_Entries with parts and joints_:
## Start
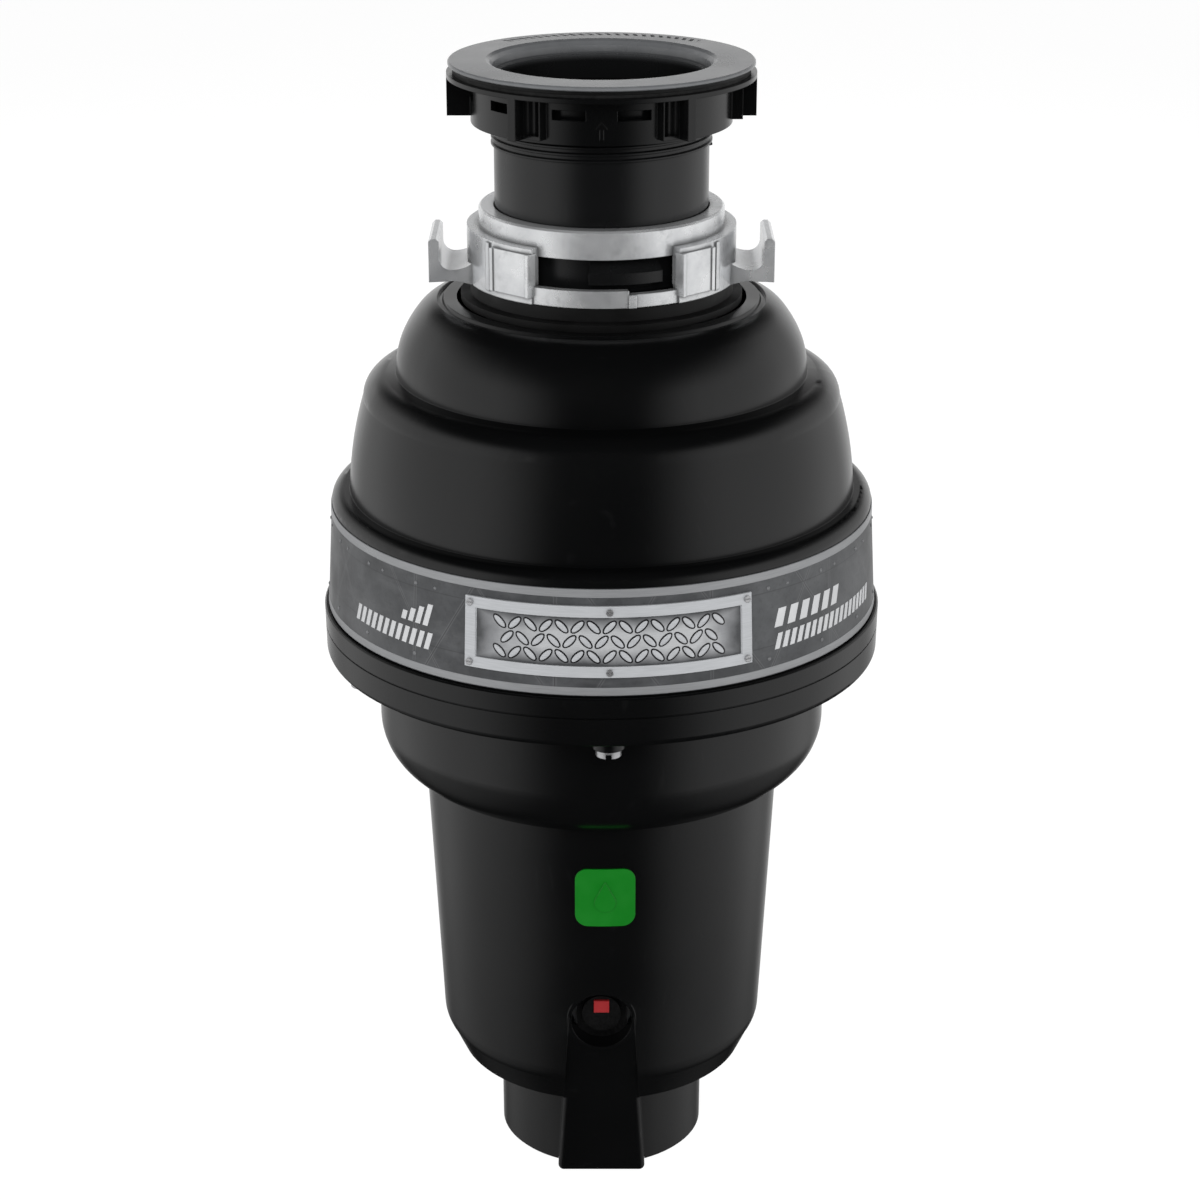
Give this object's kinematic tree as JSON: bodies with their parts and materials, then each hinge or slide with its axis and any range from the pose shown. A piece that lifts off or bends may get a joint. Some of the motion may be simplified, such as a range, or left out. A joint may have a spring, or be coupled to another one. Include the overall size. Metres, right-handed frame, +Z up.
{
  "type": "kitchen garbage disposal",
  "caption": "Continuous-feed kitchen waste disposer with a twist-lock sink mount, a three-tier upper shell, a side outlet and a slim motor cover.",
  "frame": {"origin": "middle of the flat underside of the base, on the rotor's axis", "axes": "+Z up along the rotor's axis towards the sink; -Y faces the front, with the reset button and nameplate; +Y is the way out of the discharge outlet"},
  "size_m": [0.219, 0.2265, 0.45],
  "materials": {
    "black_plastic": "moulded, semi-gloss black",
    "flange_plastic": "moulded, satin black",
    "rubber": "soft moulded rubber",
    "fibre": "compressed black fibre washer",
    "cast_zinc": "die-cast, satin, lightly mottled",
    "cast_aluminium": "die-cast, as cast",
    "stainless": "stamped stainless steel",
    "nickel_cast": "cast nickel-chrome iron",
    "screw_steel": "bright plated",
    "motor_steel": "zinc-dipped sheet",
    "lamination_steel": "stacked electrical steel",
    "copper": "enamelled or bare copper",
    "carbon": "carbon",
    "ferrite": "sintered ferrite",
    "moulded_grey": "glass-filled nylon",
    "label_foil": "printed metal-look band with scratches and rivets",
    "plate_steel": "brushed nameplate frame",
    "green_label": "glossy green",
    "green_steel": "green ground screw",
    "red_plastic": "moulded red",
    "wire_insulation": "insulated wire",
    "foam": "moulded sound liner"
  },
  "bodies": {
    "housing": {"sink_flange": "flange_plastic", "sink_gasket": "rubber", "cushion_mount": "rubber", "upper_shell": "black_plastic", "label_band": "label_foil", "nameplate": "plate_steel", "nameplate_screws": "screw_steel", "trim_ring": "black_plastic", "trim_screws": "screw_steel", "lower_cover": "black_plastic", "green_badge": "green_label", "terminal_cover": "black_plastic", "terminal_screws": "screw_steel", "hopper": "moulded_grey", "inlet_knockout": "moulded_grey", "chamber_gasket": "rubber", "chamber_bolts": "screw_steel", "drain_chamber": "cast_aluminium", "shredder_ring": "nickel_cast", "shaft_seal": "rubber", "upper_bearing": "copper", "lower_bearing": "copper", "motor_can": "motor_steel", "magnets": "ferrite", "brush_card": "moulded_grey", "brush_spring_right": "screw_steel", "brush_spring_left": "screw_steel", "end_bell": "cast_aluminium", "tie_bolts": "screw_steel", "overload_protector": "carbon", "rectifier": "carbon", "terminal_block": "wire_insulation", "ground_screw": "green_steel", "motor_leads": "wire_insulation", "upper_liner": "foam", "lower_liner": "foam"},
    "slip_washer": {"slip_washer": "fibre"},
    "mounting_nut": {"mounting_nut": "black_plastic"},
    "mounting_ring": {"mounting_ring": "cast_zinc"},
    "splash_guard": {"splash_guard": "rubber"},
    "rotor": {"shaft": "motor_steel", "grind_plate": "stainless", "plate_nut": "stainless", "impeller_pins": "stainless", "slinger": "rubber", "armature_core": "lamination_steel", "windings": "copper", "commutator": "copper"},
    "impeller_right": {"swivel_impeller_right": "stainless"},
    "impeller_left": {"swivel_impeller_left": "stainless"},
    "reset_button": {"reset_button": "red_plastic"},
    "brush_right": {"brush_right": "carbon"},
    "brush_left": {"brush_left": "carbon"}
  },
  "joints": [
    {"name": "ring_twist", "type": "hinge", "parent": "housing", "child": "mounting_ring", "pos_m": [0, 0, 0.3775], "axis": [0, 0, 1], "range_deg": [0, 22]},
    {"name": "nut_slide", "type": "slide", "parent": "housing", "child": "slip_washer", "axis": [0, 0, -1], "range_m": [0, 0.005]},
    {"name": "nut_turn", "type": "hinge", "parent": "slip_washer", "child": "mounting_nut", "pos_m": [0, 0, 0.436], "axis": [0, 0, 1], "range_deg": [-720, 0]},
    {"name": "splash_guard_lift", "type": "slide", "parent": "housing", "child": "splash_guard", "axis": [0, 0, 1], "range_m": [0, 0.045]},
    {"name": "rotor_spin", "type": "hinge", "parent": "housing", "child": "rotor", "pos_m": [0, 0, 0.2], "axis": [0, 0, 1], "continuous": true},
    {"name": "impeller_right_swivel", "type": "hinge", "parent": "rotor", "child": "impeller_right", "pos_m": [0.05, 0, 0.25], "axis": [0, 0, 1], "continuous": true},
    {"name": "impeller_left_swivel", "type": "hinge", "parent": "rotor", "child": "impeller_left", "pos_m": [-0.05, 0, 0.25], "axis": [0, 0, 1], "continuous": true},
    {"name": "reset_button_trip", "type": "slide", "parent": "housing", "child": "reset_button", "axis": [0, -1, 0], "range_m": [0, 0.003]},
    {"name": "brush_right_slide", "type": "slide", "parent": "housing", "child": "brush_right", "axis": [1, 0, 0], "range_m": [0, 0.005], "stiffness_N_per_m": 200, "springref_m": -0.008, "deforming": ["brush_spring_right"]},
    {"name": "brush_left_slide", "type": "slide", "parent": "housing", "child": "brush_left", "axis": [-1, 0, 0], "range_m": [0, 0.005], "stiffness_N_per_m": 200, "springref_m": -0.008, "deforming": ["brush_spring_left"]}
  ],
  "couplings": [
    {"joint": "nut_slide", "follows": "nut_turn", "m_per_rad": -0.00039789}
  ]
}
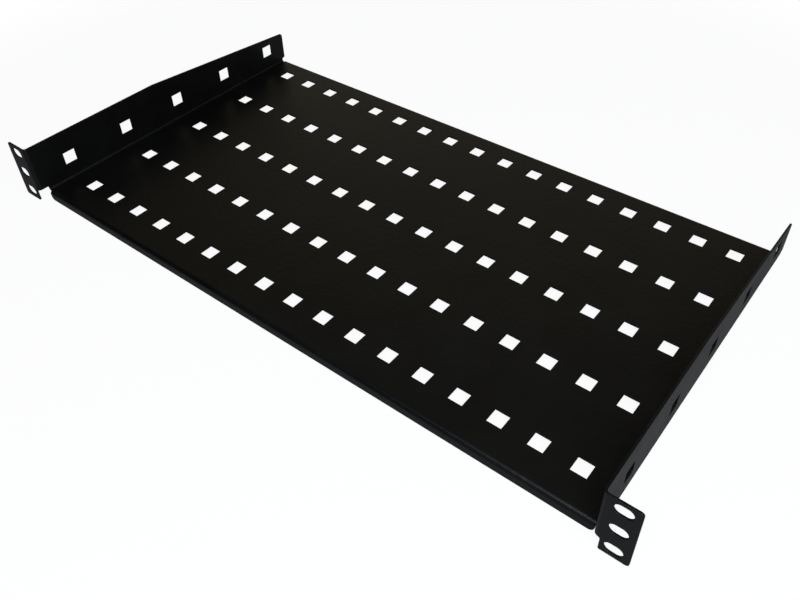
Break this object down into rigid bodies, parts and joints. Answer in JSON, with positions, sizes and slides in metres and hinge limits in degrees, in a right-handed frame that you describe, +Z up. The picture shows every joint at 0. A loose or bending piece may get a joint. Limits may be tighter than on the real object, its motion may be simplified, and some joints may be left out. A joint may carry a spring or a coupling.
{
  "type": "cantilever rack shelf",
  "caption": "One-piece folded steel tray for a 19-inch rack, with side flanges, slotted front ears, down-turned lips and a grid of square holes.",
  "frame": {"origin": "midway between the two ears' middle slots, in the plane of the ears' rear faces, which seat on the rack's front rails", "axes": "+X to the right across the rack, +Y from the ears to the back of the tray, +Z up"},
  "size_m": [0.4826, 0.25, 0.0446],
  "materials": {
    "powder_coated_steel": "satin black powder coat with a fine texture"
  },
  "bodies": {
    "root": {"shelf": "powder_coated_steel"}
  },
  "joints": []
}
## End
Go through the records above and set each one down exactly, please.

_Worked solution_:
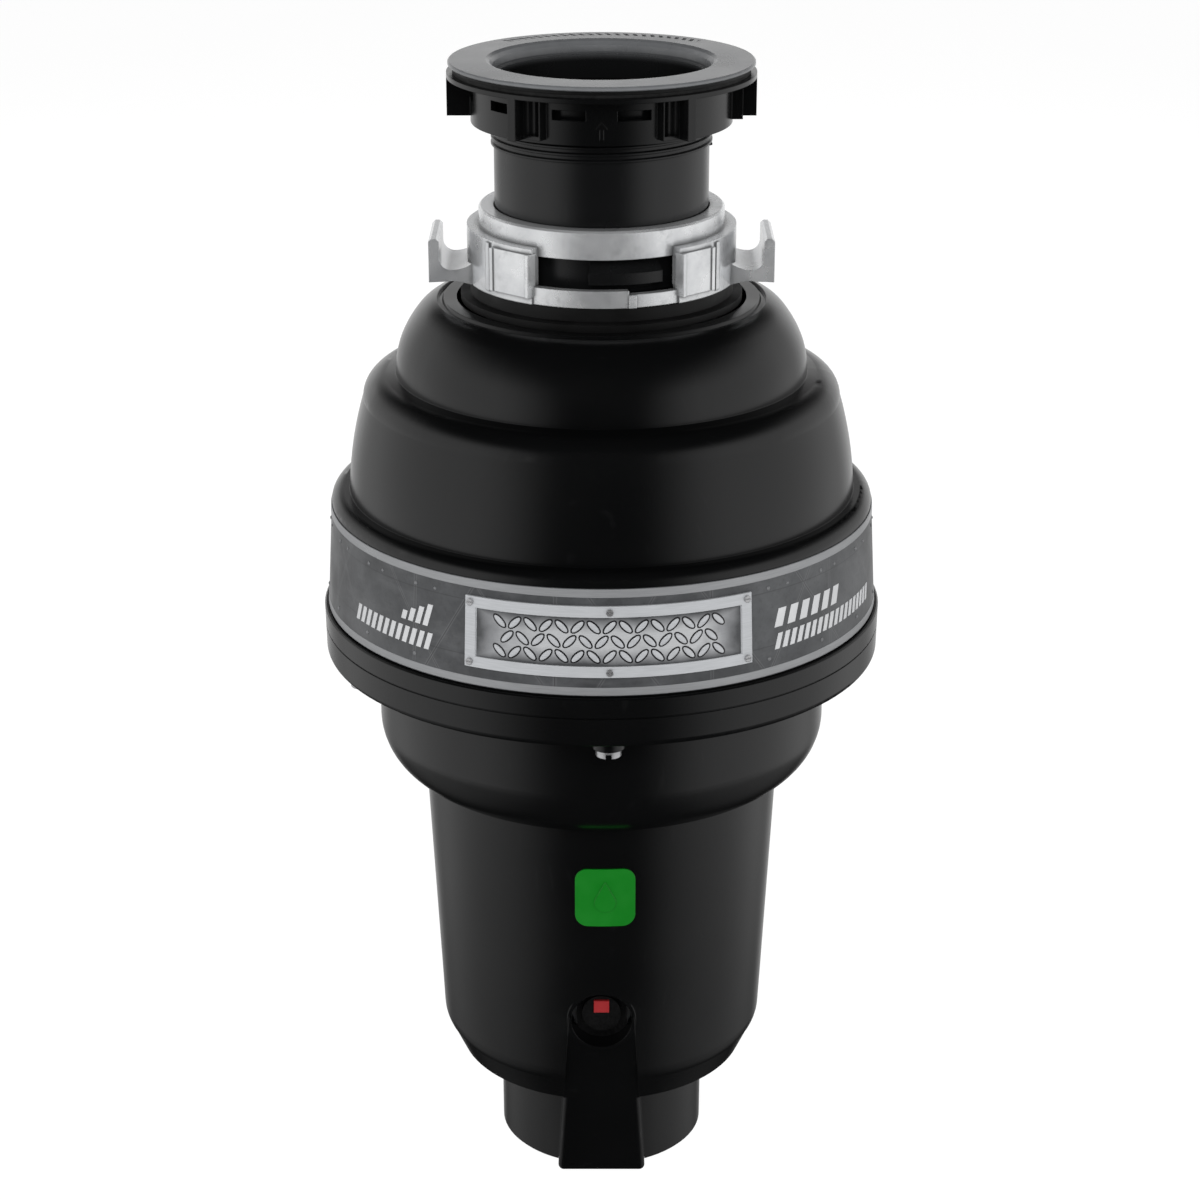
Give this object's kinematic tree as JSON: bodies with their parts and materials, then each hinge or slide with its axis and any range from the pose shown. A piece that lifts off or bends may get a joint. Some of the motion may be simplified, such as a range, or left out. A joint may have a spring, or be coupled to another one. Include the overall size. Metres, right-handed frame, +Z up.
{
  "type": "kitchen garbage disposal",
  "caption": "Continuous-feed kitchen waste disposer with a twist-lock sink mount, a three-tier upper shell, a side outlet and a slim motor cover.",
  "frame": {"origin": "middle of the flat underside of the base, on the rotor's axis", "axes": "+Z up along the rotor's axis towards the sink; -Y faces the front, with the reset button and nameplate; +Y is the way out of the discharge outlet"},
  "size_m": [0.219, 0.2265, 0.45],
  "materials": {
    "black_plastic": "moulded, semi-gloss black",
    "flange_plastic": "moulded, satin black",
    "rubber": "soft moulded rubber",
    "fibre": "compressed black fibre washer",
    "cast_zinc": "die-cast, satin, lightly mottled",
    "cast_aluminium": "die-cast, as cast",
    "stainless": "stamped stainless steel",
    "nickel_cast": "cast nickel-chrome iron",
    "screw_steel": "bright plated",
    "motor_steel": "zinc-dipped sheet",
    "lamination_steel": "stacked electrical steel",
    "copper": "enamelled or bare copper",
    "carbon": "carbon",
    "ferrite": "sintered ferrite",
    "moulded_grey": "glass-filled nylon",
    "label_foil": "printed metal-look band with scratches and rivets",
    "plate_steel": "brushed nameplate frame",
    "green_label": "glossy green",
    "green_steel": "green ground screw",
    "red_plastic": "moulded red",
    "wire_insulation": "insulated wire",
    "foam": "moulded sound liner"
  },
  "bodies": {
    "housing": {"sink_flange": "flange_plastic", "sink_gasket": "rubber", "cushion_mount": "rubber", "upper_shell": "black_plastic", "label_band": "label_foil", "nameplate": "plate_steel", "nameplate_screws": "screw_steel", "trim_ring": "black_plastic", "trim_screws": "screw_steel", "lower_cover": "black_plastic", "green_badge": "green_label", "terminal_cover": "black_plastic", "terminal_screws": "screw_steel", "hopper": "moulded_grey", "inlet_knockout": "moulded_grey", "chamber_gasket": "rubber", "chamber_bolts": "screw_steel", "drain_chamber": "cast_aluminium", "shredder_ring": "nickel_cast", "shaft_seal": "rubber", "upper_bearing": "copper", "lower_bearing": "copper", "motor_can": "motor_steel", "magnets": "ferrite", "brush_card": "moulded_grey", "brush_spring_right": "screw_steel", "brush_spring_left": "screw_steel", "end_bell": "cast_aluminium", "tie_bolts": "screw_steel", "overload_protector": "carbon", "rectifier": "carbon", "terminal_block": "wire_insulation", "ground_screw": "green_steel", "motor_leads": "wire_insulation", "upper_liner": "foam", "lower_liner": "foam"},
    "slip_washer": {"slip_washer": "fibre"},
    "mounting_nut": {"mounting_nut": "black_plastic"},
    "mounting_ring": {"mounting_ring": "cast_zinc"},
    "splash_guard": {"splash_guard": "rubber"},
    "rotor": {"shaft": "motor_steel", "grind_plate": "stainless", "plate_nut": "stainless", "impeller_pins": "stainless", "slinger": "rubber", "armature_core": "lamination_steel", "windings": "copper", "commutator": "copper"},
    "impeller_right": {"swivel_impeller_right": "stainless"},
    "impeller_left": {"swivel_impeller_left": "stainless"},
    "reset_button": {"reset_button": "red_plastic"},
    "brush_right": {"brush_right": "carbon"},
    "brush_left": {"brush_left": "carbon"}
  },
  "joints": [
    {"name": "ring_twist", "type": "hinge", "parent": "housing", "child": "mounting_ring", "pos_m": [0, 0, 0.3775], "axis": [0, 0, 1], "range_deg": [0, 22]},
    {"name": "nut_slide", "type": "slide", "parent": "housing", "child": "slip_washer", "axis": [0, 0, -1], "range_m": [0, 0.005]},
    {"name": "nut_turn", "type": "hinge", "parent": "slip_washer", "child": "mounting_nut", "pos_m": [0, 0, 0.436], "axis": [0, 0, 1], "range_deg": [-720, 0]},
    {"name": "splash_guard_lift", "type": "slide", "parent": "housing", "child": "splash_guard", "axis": [0, 0, 1], "range_m": [0, 0.045]},
    {"name": "rotor_spin", "type": "hinge", "parent": "housing", "child": "rotor", "pos_m": [0, 0, 0.2], "axis": [0, 0, 1], "continuous": true},
    {"name": "impeller_right_swivel", "type": "hinge", "parent": "rotor", "child": "impeller_right", "pos_m": [0.05, 0, 0.25], "axis": [0, 0, 1], "continuous": true},
    {"name": "impeller_left_swivel", "type": "hinge", "parent": "rotor", "child": "impeller_left", "pos_m": [-0.05, 0, 0.25], "axis": [0, 0, 1], "continuous": true},
    {"name": "reset_button_trip", "type": "slide", "parent": "housing", "child": "reset_button", "axis": [0, -1, 0], "range_m": [0, 0.003]},
    {"name": "brush_right_slide", "type": "slide", "parent": "housing", "child": "brush_right", "axis": [1, 0, 0], "range_m": [0, 0.005], "stiffness_N_per_m": 200, "springref_m": -0.008, "deforming": ["brush_spring_right"]},
    {"name": "brush_left_slide", "type": "slide", "parent": "housing", "child": "brush_left", "axis": [-1, 0, 0], "range_m": [0, 0.005], "stiffness_N_per_m": 200, "springref_m": -0.008, "deforming": ["brush_spring_left"]}
  ],
  "couplings": [
    {"joint": "nut_slide", "follows": "nut_turn", "m_per_rad": -0.00039789}
  ]
}
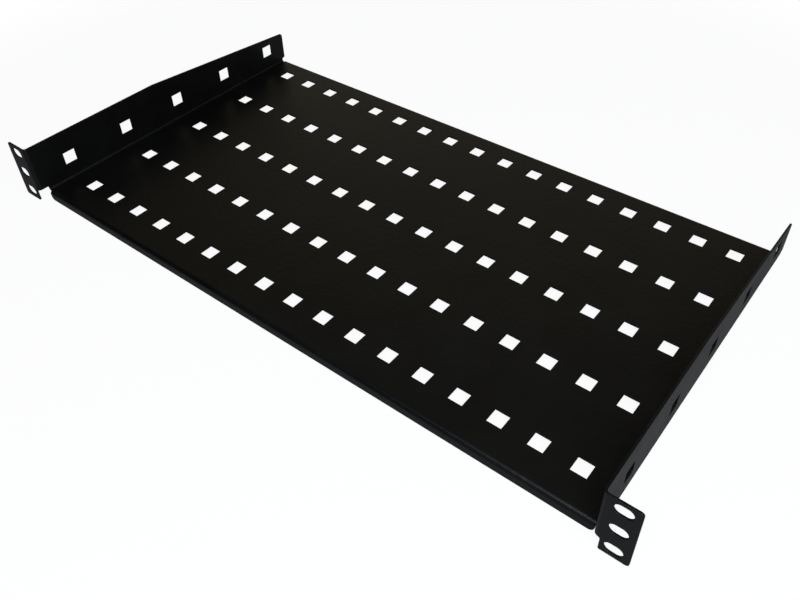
Break this object down into rigid bodies, parts and joints. Answer in JSON, with positions, sizes and slides in metres and hinge limits in degrees, in a right-handed frame that you describe, +Z up. The picture shows every joint at 0. A loose or bending piece may get a joint. Limits may be tighter than on the real object, its motion may be simplified, and some joints may be left out. A joint may carry a spring or a coupling.
{
  "type": "cantilever rack shelf",
  "caption": "One-piece folded steel tray for a 19-inch rack, with side flanges, slotted front ears, down-turned lips and a grid of square holes.",
  "frame": {"origin": "midway between the two ears' middle slots, in the plane of the ears' rear faces, which seat on the rack's front rails", "axes": "+X to the right across the rack, +Y from the ears to the back of the tray, +Z up"},
  "size_m": [0.4826, 0.25, 0.0446],
  "materials": {
    "powder_coated_steel": "satin black powder coat with a fine texture"
  },
  "bodies": {
    "root": {"shelf": "powder_coated_steel"}
  },
  "joints": []
}